Exercise prompt: Report every line below that holds the word "code".

Records from a data collection:
—————

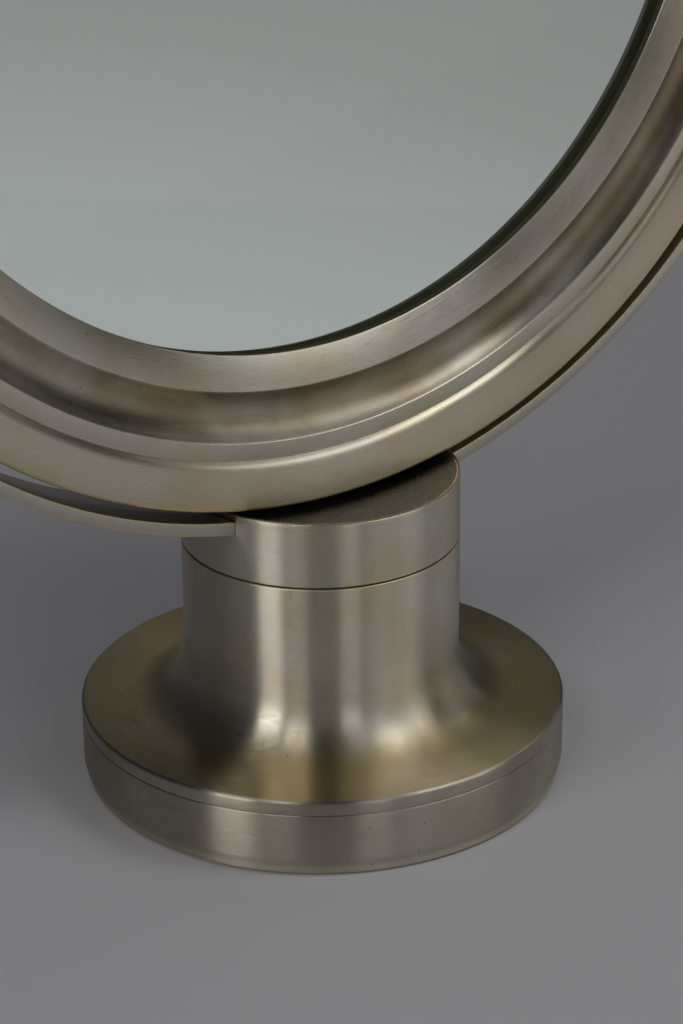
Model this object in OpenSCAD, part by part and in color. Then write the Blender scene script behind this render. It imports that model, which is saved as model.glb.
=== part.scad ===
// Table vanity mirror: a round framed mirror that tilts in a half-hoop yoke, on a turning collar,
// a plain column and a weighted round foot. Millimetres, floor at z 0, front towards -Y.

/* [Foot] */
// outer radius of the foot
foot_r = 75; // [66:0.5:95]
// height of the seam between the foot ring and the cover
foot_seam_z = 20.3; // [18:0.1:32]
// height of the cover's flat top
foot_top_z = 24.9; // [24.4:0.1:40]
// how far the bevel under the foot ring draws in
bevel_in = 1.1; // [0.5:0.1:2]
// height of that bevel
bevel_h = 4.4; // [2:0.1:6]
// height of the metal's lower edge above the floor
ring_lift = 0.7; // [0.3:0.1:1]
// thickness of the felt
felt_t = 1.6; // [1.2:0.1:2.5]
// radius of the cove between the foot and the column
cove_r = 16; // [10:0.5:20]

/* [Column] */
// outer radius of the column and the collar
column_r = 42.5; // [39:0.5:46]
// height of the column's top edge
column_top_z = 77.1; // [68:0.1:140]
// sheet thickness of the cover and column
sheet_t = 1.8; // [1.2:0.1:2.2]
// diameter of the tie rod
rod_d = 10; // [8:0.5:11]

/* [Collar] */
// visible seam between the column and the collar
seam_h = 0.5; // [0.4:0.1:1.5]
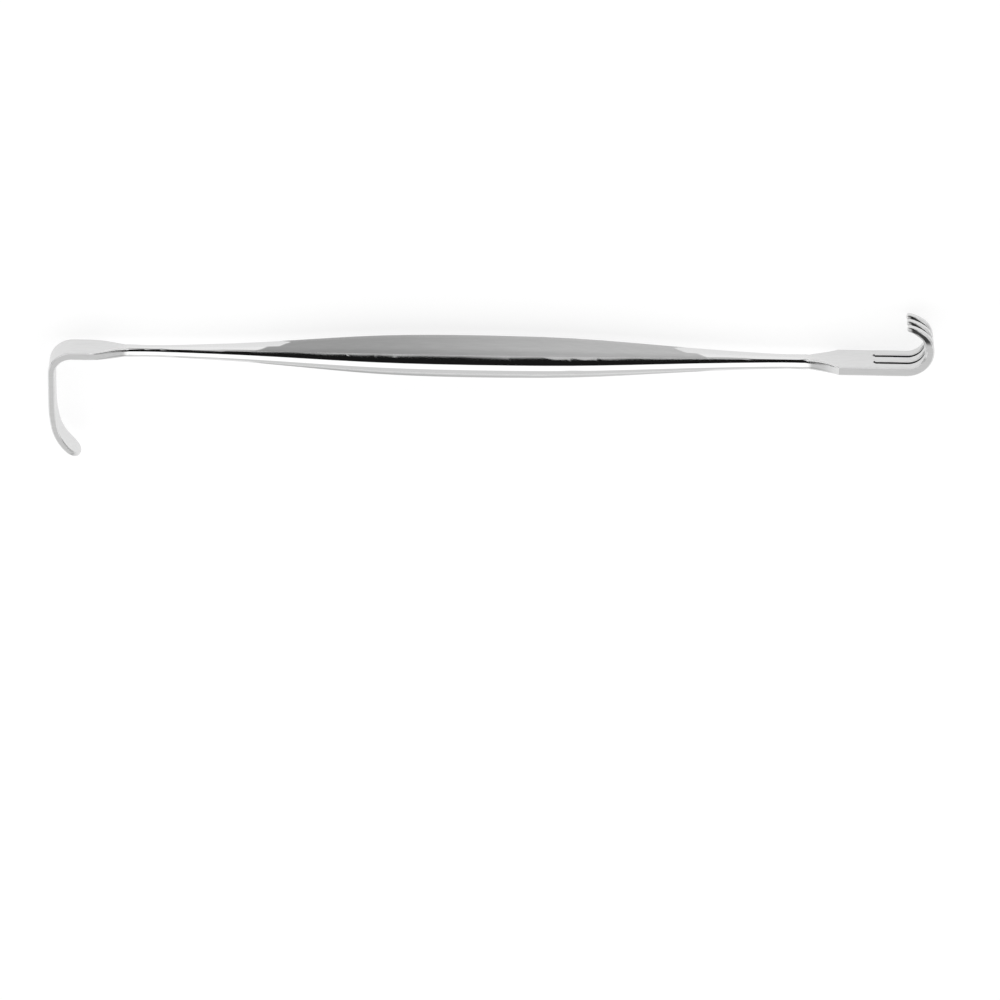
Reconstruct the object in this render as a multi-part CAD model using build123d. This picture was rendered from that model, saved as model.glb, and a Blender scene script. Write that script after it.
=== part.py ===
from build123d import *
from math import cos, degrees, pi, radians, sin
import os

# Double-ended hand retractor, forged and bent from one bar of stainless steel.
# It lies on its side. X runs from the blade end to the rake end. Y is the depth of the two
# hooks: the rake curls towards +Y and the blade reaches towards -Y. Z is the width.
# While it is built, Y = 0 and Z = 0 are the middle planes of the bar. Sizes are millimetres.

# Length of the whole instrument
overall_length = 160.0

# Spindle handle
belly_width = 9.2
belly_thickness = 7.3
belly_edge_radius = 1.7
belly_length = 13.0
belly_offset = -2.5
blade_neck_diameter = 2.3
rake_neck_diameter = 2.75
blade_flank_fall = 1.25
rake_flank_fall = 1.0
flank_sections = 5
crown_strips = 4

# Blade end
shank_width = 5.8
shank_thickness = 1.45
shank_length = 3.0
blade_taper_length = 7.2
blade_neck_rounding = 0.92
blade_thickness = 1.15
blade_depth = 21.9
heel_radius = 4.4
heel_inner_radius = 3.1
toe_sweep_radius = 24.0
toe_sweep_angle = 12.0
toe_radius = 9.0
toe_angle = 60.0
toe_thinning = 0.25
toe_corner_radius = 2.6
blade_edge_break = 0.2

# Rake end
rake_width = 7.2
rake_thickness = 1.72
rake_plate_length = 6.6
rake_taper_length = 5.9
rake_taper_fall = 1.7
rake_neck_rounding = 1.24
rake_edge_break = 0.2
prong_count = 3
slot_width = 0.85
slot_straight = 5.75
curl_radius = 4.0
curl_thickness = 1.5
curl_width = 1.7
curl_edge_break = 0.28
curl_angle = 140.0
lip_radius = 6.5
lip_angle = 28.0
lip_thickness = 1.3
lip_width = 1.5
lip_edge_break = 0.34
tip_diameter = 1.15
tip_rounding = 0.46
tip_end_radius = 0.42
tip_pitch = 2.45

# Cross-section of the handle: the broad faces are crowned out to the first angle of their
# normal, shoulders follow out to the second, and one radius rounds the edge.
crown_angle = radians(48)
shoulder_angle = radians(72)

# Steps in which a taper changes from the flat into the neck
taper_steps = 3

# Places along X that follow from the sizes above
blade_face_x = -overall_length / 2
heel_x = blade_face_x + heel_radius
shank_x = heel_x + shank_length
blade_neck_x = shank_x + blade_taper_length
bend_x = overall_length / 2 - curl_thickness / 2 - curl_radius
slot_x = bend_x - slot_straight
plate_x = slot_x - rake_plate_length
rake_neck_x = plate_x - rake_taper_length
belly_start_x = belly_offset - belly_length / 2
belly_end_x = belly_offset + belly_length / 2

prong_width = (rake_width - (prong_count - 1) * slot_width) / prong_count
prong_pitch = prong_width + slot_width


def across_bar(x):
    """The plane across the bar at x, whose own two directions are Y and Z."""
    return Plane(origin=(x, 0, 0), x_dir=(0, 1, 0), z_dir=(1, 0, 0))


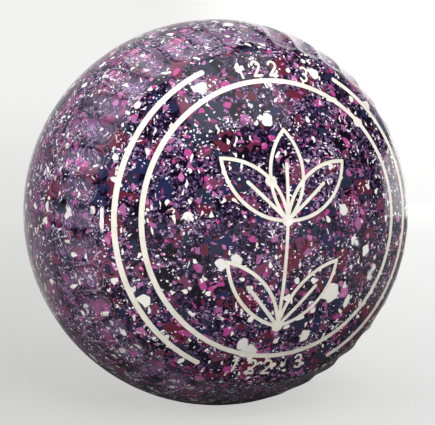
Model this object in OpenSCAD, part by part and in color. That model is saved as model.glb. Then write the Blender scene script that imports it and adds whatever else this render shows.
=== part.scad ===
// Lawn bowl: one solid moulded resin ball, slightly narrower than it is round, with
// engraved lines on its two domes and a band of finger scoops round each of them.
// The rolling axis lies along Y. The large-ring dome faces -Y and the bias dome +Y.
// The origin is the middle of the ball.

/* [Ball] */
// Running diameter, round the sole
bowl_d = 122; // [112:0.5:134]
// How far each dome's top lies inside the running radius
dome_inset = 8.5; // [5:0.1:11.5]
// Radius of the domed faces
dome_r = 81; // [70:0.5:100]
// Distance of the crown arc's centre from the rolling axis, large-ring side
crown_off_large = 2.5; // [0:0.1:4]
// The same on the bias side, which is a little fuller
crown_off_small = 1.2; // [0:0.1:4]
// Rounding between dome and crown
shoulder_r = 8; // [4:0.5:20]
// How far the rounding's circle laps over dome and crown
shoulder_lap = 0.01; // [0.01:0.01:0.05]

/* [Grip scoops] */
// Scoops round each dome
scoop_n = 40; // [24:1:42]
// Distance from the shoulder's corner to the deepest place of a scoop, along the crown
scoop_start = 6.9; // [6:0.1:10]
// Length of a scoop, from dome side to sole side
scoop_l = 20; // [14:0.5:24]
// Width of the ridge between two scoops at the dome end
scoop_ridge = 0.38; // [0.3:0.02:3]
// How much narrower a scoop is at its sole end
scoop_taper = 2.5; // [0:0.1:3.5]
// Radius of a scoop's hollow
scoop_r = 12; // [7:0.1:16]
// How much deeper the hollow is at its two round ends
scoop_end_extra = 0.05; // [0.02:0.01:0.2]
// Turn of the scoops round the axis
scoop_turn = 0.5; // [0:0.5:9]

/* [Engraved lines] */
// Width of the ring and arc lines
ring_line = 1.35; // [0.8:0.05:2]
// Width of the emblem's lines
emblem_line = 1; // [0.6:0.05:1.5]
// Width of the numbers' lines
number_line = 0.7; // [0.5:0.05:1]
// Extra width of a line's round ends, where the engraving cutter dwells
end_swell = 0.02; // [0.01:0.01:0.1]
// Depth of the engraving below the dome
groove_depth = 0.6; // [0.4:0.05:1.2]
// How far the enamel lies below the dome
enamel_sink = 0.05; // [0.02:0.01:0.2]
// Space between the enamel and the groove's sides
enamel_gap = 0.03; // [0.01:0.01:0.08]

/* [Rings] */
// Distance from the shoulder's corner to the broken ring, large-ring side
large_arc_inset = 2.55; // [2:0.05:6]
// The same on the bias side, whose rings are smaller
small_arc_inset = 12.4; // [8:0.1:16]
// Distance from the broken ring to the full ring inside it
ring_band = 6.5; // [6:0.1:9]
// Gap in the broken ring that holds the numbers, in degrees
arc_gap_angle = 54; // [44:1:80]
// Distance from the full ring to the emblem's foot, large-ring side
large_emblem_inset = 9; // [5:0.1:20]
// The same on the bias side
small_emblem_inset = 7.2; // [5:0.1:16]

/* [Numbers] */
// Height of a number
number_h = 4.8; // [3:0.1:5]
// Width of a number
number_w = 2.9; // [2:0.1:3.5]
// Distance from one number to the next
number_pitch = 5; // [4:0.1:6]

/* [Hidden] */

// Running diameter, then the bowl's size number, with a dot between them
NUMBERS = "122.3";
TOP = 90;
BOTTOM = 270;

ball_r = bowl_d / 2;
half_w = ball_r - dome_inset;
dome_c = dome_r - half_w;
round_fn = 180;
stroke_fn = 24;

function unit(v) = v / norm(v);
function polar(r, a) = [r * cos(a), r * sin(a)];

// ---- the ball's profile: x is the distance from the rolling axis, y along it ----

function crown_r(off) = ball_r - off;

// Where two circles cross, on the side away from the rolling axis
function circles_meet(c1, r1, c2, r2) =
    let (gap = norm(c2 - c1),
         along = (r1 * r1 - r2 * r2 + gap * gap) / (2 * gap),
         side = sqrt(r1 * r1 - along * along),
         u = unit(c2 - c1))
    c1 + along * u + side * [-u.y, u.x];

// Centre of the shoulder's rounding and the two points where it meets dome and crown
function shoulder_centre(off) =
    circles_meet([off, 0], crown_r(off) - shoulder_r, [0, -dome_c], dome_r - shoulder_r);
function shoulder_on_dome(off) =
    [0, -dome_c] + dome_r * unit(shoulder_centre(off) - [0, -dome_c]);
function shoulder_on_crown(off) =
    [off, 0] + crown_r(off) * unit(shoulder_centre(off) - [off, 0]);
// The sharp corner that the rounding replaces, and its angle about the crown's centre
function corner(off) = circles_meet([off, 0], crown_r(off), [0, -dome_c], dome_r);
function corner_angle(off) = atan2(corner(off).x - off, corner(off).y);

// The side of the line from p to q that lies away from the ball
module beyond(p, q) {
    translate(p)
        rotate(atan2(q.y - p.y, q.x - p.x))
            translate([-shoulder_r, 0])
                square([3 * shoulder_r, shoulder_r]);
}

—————

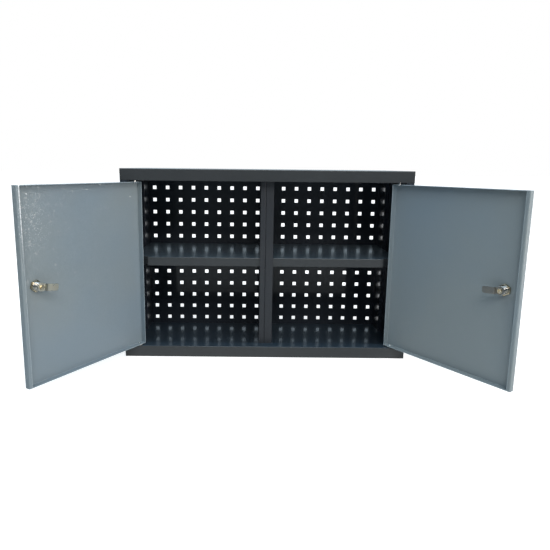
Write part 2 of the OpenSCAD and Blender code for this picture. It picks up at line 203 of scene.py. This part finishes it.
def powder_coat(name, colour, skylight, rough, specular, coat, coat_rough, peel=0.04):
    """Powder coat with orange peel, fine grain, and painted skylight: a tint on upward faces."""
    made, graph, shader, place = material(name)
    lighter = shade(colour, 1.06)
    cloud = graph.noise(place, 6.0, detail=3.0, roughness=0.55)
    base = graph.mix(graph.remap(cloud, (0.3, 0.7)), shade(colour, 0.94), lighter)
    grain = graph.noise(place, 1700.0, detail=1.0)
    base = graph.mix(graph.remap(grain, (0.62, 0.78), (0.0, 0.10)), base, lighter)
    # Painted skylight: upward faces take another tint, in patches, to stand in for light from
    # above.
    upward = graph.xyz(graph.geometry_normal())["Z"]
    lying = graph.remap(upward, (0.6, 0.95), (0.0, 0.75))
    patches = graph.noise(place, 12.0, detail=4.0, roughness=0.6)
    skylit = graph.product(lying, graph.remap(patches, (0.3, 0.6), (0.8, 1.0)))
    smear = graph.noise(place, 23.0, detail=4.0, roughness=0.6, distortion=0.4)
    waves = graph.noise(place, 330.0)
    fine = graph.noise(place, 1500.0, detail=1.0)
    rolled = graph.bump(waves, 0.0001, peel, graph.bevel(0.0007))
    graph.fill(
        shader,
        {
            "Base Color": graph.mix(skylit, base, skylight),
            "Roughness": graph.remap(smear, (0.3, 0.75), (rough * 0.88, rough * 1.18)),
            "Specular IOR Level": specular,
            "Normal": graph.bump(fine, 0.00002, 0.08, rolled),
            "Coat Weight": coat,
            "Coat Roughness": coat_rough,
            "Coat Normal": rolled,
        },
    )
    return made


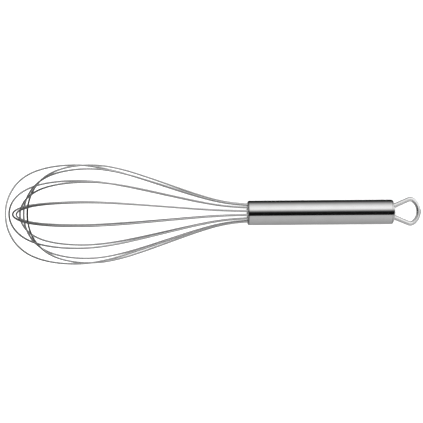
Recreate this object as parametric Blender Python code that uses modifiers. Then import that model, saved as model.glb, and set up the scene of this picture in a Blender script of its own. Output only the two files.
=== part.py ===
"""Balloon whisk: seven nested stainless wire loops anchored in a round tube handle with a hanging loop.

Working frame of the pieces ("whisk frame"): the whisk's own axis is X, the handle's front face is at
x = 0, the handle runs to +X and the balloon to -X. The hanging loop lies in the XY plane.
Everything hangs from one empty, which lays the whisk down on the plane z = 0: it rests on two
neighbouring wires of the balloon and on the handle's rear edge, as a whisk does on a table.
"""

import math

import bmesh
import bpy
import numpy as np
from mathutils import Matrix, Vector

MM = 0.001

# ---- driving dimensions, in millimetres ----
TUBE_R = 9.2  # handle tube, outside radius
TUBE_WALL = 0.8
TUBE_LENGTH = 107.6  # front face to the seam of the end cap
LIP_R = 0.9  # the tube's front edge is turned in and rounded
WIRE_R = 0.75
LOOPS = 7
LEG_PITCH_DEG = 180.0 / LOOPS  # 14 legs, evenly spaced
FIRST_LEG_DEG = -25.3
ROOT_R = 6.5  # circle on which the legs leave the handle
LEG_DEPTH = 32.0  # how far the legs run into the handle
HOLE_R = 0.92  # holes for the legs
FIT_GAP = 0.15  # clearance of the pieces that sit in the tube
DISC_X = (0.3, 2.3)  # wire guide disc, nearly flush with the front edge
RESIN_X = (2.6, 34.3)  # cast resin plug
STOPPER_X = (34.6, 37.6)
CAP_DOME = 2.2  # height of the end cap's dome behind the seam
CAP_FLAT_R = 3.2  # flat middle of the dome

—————

Worked solution:
Write part 2 of the OpenSCAD and Blender code for this picture. It picks up at line 203 of scene.py. This part finishes it.
Recreate this object as parametric Blender Python code that uses modifiers. Then import that model, saved as model.glb, and set up the scene of this picture in a Blender script of its own. Output only the two files.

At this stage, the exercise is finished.